Anya Levitova, the agency's founding partner, said it was unheard of two years ago to attract renters willing to pay around $25,000 per month. Last year alone, she said, Evans secured 10 deals for rents of $23,000 or more. A one-bedroom apartment just outside of the city center, meanwhile, cost around $700 a year ago, compared with $1,200 now, Evans said. Part of the problem is that property prices are stabilizing, so investors are keen to sell before house prices go down, leading to a supply glut, real estate agents said. Previously, investors would buy properties, rent them out while the prices appreciated, and then sell them on. The good news is that price rises should start to slow. "Tenants won't support that growth," Levitova said, adding that over the next year, she expects rent increases to broadly keep pace with inflation.

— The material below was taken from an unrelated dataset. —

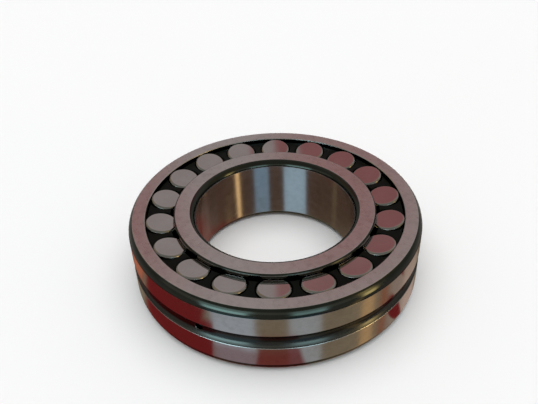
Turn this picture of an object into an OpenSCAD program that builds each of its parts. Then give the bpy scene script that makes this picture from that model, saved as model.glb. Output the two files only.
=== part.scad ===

But Russians could care less. Time to party and wallow in profligate waste! The MT continues:

The extended New Year's holiday cost the economy 700 billion rubles ($28.5 billion), or about 2 percent of the gross domestic product, economists said Thursday. Most businesses across the country shut down for the 10-day holiday, which began Dec. 30 and ran through Jan. 8, the day after Orthodox Christmas. In addition, the regular work week got off to a slow start Wednesday, with many workers putting off their return to work until next week. Some of those who did come back found it difficult to get into the swing of things after the long break. Vladimir Bragin, an economist at Trust Bank, said the slowdown in economic activity costs Russia dearly. "I think that 10 days of pure holidays mean about 20 days of stress and hangovers. This is too high a price," Bragin told Russia Today television.

In comparison, the Christmas holiday in Britain costs the local economy only $1.5 billion.